Jennifer Carnahan, the new chairperson of Minnesota’s Republican Party, is seeking a 10 percent commission from large donations to the party. Campaign finance experts said they have never heard of such an arrangement. And it risks upsetting major GOP donors and activists by diverting critical resources from a party that has struggled with debt for much of the last decade, even as it prepares for two U.S. Senate elections, a wide-open race for governor, and four or more competitive congressional elections.

Missouri – Lobbyist Gift Restriction Launched from Missouri House to Senate
St. Louis Post-Dispatch – Jack Suntrup | Published: 1/17/2018

The Missouri House passed a bill that restricts lobbyist gifts to lawmakers. It now goes to the Senate, which has defeated such legislation in the past. House Bill 1303 would ban lobbyist expenditures on individuals save for customary gifts such as flowers. It would also exempt events in which every member of the Legislature is invited.

Montana – Montana Secretary of State Sends Email Criticizing Mainstream Media to 130,000 People
Helena Independent Record – Holly Michels | Published: 1/17/2018

An email sent to thousands of Montanans by Secretary of State Corey Stapleton stirred up discussion over how state resources were used to disseminate the message. The email, sent to 130,000 business owners and subscribers through an e-blast system using state funds and resources, has a subject line that reads “Be Careful What Gets Your Attention” and says there “is one huge problem with mainstream media in America.” Stapleton said the email was not in response to any specific news coverage or event, either nationally or in Montana.

New Mexico – Lobbyist Transparency Takes a Nosedive
New Mexico In Depth – Marjorie Childress and Melorie Bagey | Published: 1/13/2018

What money buys in Santa Fe is a pressing question these days in New Mexico, where in the past three years, a former secretary of state has pleaded guilty to embezzlement and a former state senator has been convicted of bribery.

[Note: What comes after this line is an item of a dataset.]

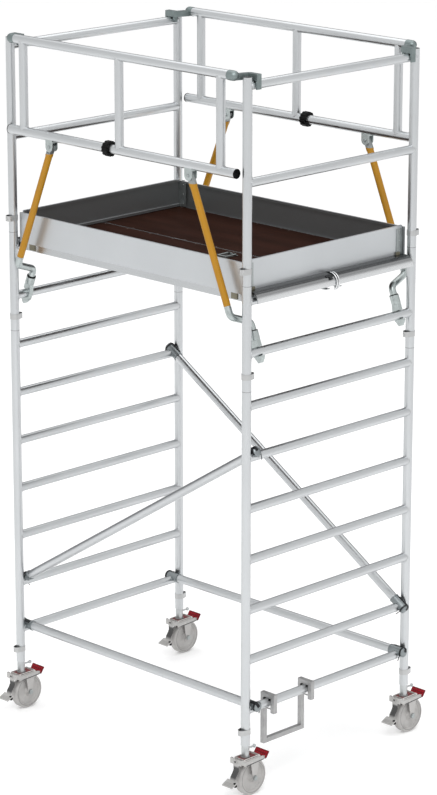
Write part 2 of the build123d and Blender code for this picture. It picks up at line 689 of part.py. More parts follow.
def grip_collar():
    """Fluted collar on the lower rail."""
    half, flutes = 19.0, 12
    body = ring((COLLAR_X, GUARD_Y, GUARD_LOW), (1, 0, 0), 2 * half, COLLAR_R, GUARD_R)
    for k in range(flutes):
        a = 2 * pi * k / flutes
        y, z = GUARD_Y + (COLLAR_R + 3) * cos(a), GUARD_LOW + (COLLAR_R + 3) * sin(a)
        body -= rod((COLLAR_X - half - 1, y, z), (COLLAR_X + half + 1, y, z), 6.5)
    return body


def grip_collars():
    return [grip_collar(), turned(grip_collar())]


def guard_claw():
    """Cast claw from the right end of the top rail over the top rung, inside the upright."""
    rung_top = GUARD_TOP_RUNG + RUNG_R + 0.3
    start, end, radius = GUARD_TOP_HALF - 16, GUARD_TOP_HALF + 16, GUARD_R + 1.5
    socket = rod((start, GUARD_Y, GUARD_TOP), (end, GUARD_Y, GUARD_TOP), radius)
    dome = Pos(end, GUARD_Y, GUARD_TOP) * Sphere(radius)
    edge, tip = HALF_X - RUNG_R - 0.5, HALF_X + RUNG_R + 10
    plan = [(824, GUARD_Y - 14), (846, GUARD_Y - 14), (872, -602), (tip, -602), (tip, -570),
            (858, -570), (846, -590), (824, GUARD_Y + 20)]
    arm = slab_z(plan, rung_top, GUARD_TOP + 8)
    nose = block(HALF_X + RUNG_R + 0.5, tip, -602, -570, GUARD_TOP_RUNG - 22, rung_top + 8)
    heel = block(edge - 14, edge, -598, -574, GUARD_TOP_RUNG - 6, rung_top + 20)
    rail = rod((start - 1, GUARD_Y, GUARD_TOP), (GUARD_TOP_HALF, GUARD_Y, GUARD_TOP), GUARD_R)
    return socket + dome + arm + nose + heel - rail


def guard_claws():
    right = guard_claw()
    front = [right, mirrored(right)]
    return front + [turned(piece) for piece in front]


def strut_bracket():
    """Saddle under the lower rail with two rounded ears, and the strut's pin."""
    x, z = STRUT_PIVOT
    ears = None
    for y0, y1 in ((GUARD_Y - 20, GUARD_Y - 15.5), (GUARD_Y + 15.5, GUARD_Y + 20)):
        ear = rod((x, y0, z), (x, y1, z), EAR_R)
        ear += block(x - EAR_R, x + EAR_R, y0, y1, z, GUARD_LOW - 8)
        ears = ear if ears is None else ears + ear
    web = block(x - EAR_R, x + EAR_R, GUARD_Y - 20, GUARD_Y + 20, GUARD_LOW - 30, GUARD_LOW - 8)
    body = ears + web
    body -= rod((x - 60, GUARD_Y, GUARD_LOW), (x + 60, GUARD_Y, GUARD_LOW), GUARD_R + 0.1)
    body -= rod((x, GUARD_Y - 30, z), (x, GUARD_Y + 30, z), 5)
    pin = rod((x, GUARD_Y - 23, z), (x, GUARD_Y + 23, z), 5)
    return [body, pin]


def strut_brackets():
    left = strut_bracket()
    front = left + [mirrored(piece) for piece in left]
    return front + [turned(piece) for piece in front]


# ---- struts, first the one at the left end of the front guardrail ----
def strut_frame():
    """Pivot, direction down to the rung, and direction out past the rung, of the strut."""
    pivot = Vector(STRUT_PIVOT[0], GUARD_Y, STRUT_PIVOT[1])
    run, drop = -HALF_X - STRUT_PIVOT[0], rung_z(8) - STRUT_PIVOT[1]
    length = hypot(run, drop)
    down = Vector(run / length, 0, drop / length)
    out = Vector(down.Z, 0, -down.X)
    return pivot, down, out, length


def strut_tube():
    """Painted tube, with a flat tongue at the pin."""
    pivot, down, _, _ = strut_frame()
    body = tube(pivot + down * 44, pivot + down * 700, STRUT_R, STRUT_WALL)
    tongue = block(-15, 15, -14.5, 14.5, -60, 15)
    tongue = Pos(pivot) * (Rot(0, degrees(atan2(-down.X, -down.Z)), 0) * tongue)
    side = Vector(0, 30, 0)
    tongue -= rod(pivot - side, pivot + side, 5 + RUNNING)
    cap = rod(pivot + down * 36, pivot + down * 44, STRUT_R)
    return tongue + cap + body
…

Over the last seven or eight years, due to public pressure following an earlier series of scandals, the New Mexico Legislature seemed to be opening the doors slightly on how decisions are made. So, it was a bit of a surprise when during the 2016 legislative session state lawmakers reduced the amount of money spent by lobbyists and their employers that has to be publicly disclosed.

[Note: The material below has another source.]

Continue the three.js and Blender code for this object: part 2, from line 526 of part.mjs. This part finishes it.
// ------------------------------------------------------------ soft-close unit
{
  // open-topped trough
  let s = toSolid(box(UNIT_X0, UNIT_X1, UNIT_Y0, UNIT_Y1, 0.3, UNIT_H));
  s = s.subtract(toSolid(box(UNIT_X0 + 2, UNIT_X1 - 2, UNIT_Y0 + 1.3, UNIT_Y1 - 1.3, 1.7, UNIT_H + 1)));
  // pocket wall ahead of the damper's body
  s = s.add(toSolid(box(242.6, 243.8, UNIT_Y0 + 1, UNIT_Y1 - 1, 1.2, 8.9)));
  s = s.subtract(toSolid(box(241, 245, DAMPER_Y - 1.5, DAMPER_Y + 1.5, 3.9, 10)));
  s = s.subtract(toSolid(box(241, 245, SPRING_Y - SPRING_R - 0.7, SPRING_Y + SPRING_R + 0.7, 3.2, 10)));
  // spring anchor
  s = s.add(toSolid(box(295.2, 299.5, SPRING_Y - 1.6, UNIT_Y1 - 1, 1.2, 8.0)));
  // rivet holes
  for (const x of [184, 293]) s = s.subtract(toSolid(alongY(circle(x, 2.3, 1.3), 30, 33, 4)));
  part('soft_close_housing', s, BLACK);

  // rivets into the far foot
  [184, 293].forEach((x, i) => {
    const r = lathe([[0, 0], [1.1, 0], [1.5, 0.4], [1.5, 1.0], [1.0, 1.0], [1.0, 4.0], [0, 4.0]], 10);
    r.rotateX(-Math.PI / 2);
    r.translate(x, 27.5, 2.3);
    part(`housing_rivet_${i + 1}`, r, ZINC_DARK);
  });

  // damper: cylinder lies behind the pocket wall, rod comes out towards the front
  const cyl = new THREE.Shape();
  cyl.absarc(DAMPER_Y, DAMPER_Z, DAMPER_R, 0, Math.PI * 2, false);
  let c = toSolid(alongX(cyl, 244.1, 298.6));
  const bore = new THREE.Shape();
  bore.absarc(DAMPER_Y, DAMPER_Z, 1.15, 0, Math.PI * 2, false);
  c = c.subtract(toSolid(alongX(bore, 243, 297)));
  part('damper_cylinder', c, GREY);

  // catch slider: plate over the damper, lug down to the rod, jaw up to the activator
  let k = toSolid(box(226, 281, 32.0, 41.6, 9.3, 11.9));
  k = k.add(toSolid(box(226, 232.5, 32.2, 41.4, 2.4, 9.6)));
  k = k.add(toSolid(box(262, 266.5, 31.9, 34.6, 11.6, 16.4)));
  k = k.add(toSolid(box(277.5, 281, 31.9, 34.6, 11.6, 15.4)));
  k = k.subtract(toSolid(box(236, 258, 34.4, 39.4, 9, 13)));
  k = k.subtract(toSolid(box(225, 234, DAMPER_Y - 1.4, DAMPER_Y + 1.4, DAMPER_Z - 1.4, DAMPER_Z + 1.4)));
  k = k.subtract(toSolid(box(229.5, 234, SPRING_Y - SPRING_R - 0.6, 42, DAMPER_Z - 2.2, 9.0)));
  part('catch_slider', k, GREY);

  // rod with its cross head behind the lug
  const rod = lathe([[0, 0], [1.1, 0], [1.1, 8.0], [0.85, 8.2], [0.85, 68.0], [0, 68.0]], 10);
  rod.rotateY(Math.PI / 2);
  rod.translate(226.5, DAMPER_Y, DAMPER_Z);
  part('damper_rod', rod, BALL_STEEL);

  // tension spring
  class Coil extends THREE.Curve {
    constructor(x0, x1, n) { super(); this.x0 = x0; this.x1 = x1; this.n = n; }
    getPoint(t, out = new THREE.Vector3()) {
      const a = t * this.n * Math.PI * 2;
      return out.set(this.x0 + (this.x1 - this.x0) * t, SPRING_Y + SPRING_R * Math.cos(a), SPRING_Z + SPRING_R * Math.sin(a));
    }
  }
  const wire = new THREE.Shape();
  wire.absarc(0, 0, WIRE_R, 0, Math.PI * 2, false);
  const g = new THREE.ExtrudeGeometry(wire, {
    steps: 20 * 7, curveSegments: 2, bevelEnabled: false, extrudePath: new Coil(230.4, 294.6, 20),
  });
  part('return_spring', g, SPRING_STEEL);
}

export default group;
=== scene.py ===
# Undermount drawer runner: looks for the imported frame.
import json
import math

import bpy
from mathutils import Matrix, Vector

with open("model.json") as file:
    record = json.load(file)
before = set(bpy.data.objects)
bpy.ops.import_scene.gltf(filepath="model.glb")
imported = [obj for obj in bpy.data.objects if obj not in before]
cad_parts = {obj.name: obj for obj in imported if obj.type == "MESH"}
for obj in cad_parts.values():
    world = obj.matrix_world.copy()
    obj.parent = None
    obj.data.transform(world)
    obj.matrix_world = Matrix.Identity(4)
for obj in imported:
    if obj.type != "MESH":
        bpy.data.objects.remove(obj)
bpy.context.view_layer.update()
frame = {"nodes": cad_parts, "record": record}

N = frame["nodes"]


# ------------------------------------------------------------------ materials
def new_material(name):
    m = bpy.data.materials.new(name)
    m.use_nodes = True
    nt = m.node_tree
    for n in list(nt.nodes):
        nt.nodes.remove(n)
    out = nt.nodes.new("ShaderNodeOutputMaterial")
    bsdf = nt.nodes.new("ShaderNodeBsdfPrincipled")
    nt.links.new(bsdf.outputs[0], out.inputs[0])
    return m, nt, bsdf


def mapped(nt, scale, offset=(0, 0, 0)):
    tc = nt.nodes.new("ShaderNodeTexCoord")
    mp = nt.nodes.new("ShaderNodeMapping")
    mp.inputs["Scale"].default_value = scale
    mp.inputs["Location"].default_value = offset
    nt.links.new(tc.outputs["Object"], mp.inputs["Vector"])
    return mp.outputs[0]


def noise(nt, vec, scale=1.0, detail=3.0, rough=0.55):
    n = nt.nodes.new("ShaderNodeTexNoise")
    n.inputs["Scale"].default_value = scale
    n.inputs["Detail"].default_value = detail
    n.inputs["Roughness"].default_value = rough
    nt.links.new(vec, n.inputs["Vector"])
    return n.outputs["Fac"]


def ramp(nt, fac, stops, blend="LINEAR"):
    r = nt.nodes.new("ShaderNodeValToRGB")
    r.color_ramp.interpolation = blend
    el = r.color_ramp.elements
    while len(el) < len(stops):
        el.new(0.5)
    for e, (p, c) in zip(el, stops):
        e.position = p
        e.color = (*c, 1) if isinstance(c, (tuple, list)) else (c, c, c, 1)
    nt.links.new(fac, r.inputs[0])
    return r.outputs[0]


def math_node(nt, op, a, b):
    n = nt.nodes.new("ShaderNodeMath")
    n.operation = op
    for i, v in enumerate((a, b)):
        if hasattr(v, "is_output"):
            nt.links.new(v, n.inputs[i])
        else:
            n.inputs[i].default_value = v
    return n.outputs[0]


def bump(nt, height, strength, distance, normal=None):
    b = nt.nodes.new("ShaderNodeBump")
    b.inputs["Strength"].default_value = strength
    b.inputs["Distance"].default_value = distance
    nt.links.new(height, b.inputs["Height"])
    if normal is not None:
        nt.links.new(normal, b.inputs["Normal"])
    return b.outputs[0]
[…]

South Carolina – South Carolina Lawmakers Overseeing Regulators Were Also Wined and Dined by Utility Companies
Charleston Post and Courier – Andrew Brown | Published: 1/13/2018

Years before South Carolina was saddled with two failed nuclear reactors, utility companies hosted “appreciation dinners” for the lawmakers who pick the state’s seven utility regulators.  The social affairs were held at top-end restaurants in cities across the country, with the state’s largest utilities lavishing some of the Legislature’s most influential lawmakers. All of these lawmakers were on the Public Utilities Review Committee. That little-known panel selects and oversees the commissioners who decide how much residents pay for water, gas, and electricity.

Tennessee – Tennessee Legislature’s New Home Is Less ‘Middle School,’ More ‘Corporate’
Chattanooga Times Free Press – Andy Sher | Published: 1/15/2018

In December, Tennessee lawmakers left their home in the Legislative Plaza complex to take up residence in the Cordell Hull State Building, newly renovated at a cost of $126 million. Legislative Plaza, and adjoining space in the War Memorial Building, was where lawmakers had offices and where committees did much of their work, shaping legislation that later was passed in the actual House and Senate chambers, located in the Capitol. But for all of its faults, including leaks from water fountains on the park-like plaza above, the old Legislative Plaza had more of an intimate feel, according to some lawmakers, staffers, and lobbyists.

Wisconsin – As Senate Vote Nears, State Ethics Chief Blasts Former Government Accountability Board as Partisan, Inconsistent
Wisconsin State Journal – Mark Sommerhauser | Published: 1/18/2018

Brian Bell, the administrator of the Wisconsin Ethics Commission, said he left the Government Accountability Board in 2015 because it enforced the law unevenly and one of its top attorneys, Democrat Shane Falk, “displayed open partisanship.” The denunciation comes as the state Senate is poised to vote on the confirmations of Bell and the state Elections Administrator, Mike Haas. Watchdogs signaled they may go to court over whether legislators can forcibly remove the administrators.

Wisconsin – State Report: Nearly 15 percent of Wisconsin lobbyists lobbied without authorization
Wisconsin State Journal – Mark Sommerhauser | Published: 1/10/2018

A Wisconsin Ethics Commission audit has determined that more than 14 percent of the state’s lobbyists may be engaging in unauthorized lobbying. The commission released its report without naming any of the potential violators. It planned to contact the 78 lobbyists identified for an explanation. Attorney Mike Wittenwyler who represents lobbyists told the commission before the report was released that the problems may be due to paperwork and process, not ill intent. The report also found that of the 691 registered interest groups that employ lobbyists, 74 appeared to have engaged in unauthorized lobbying.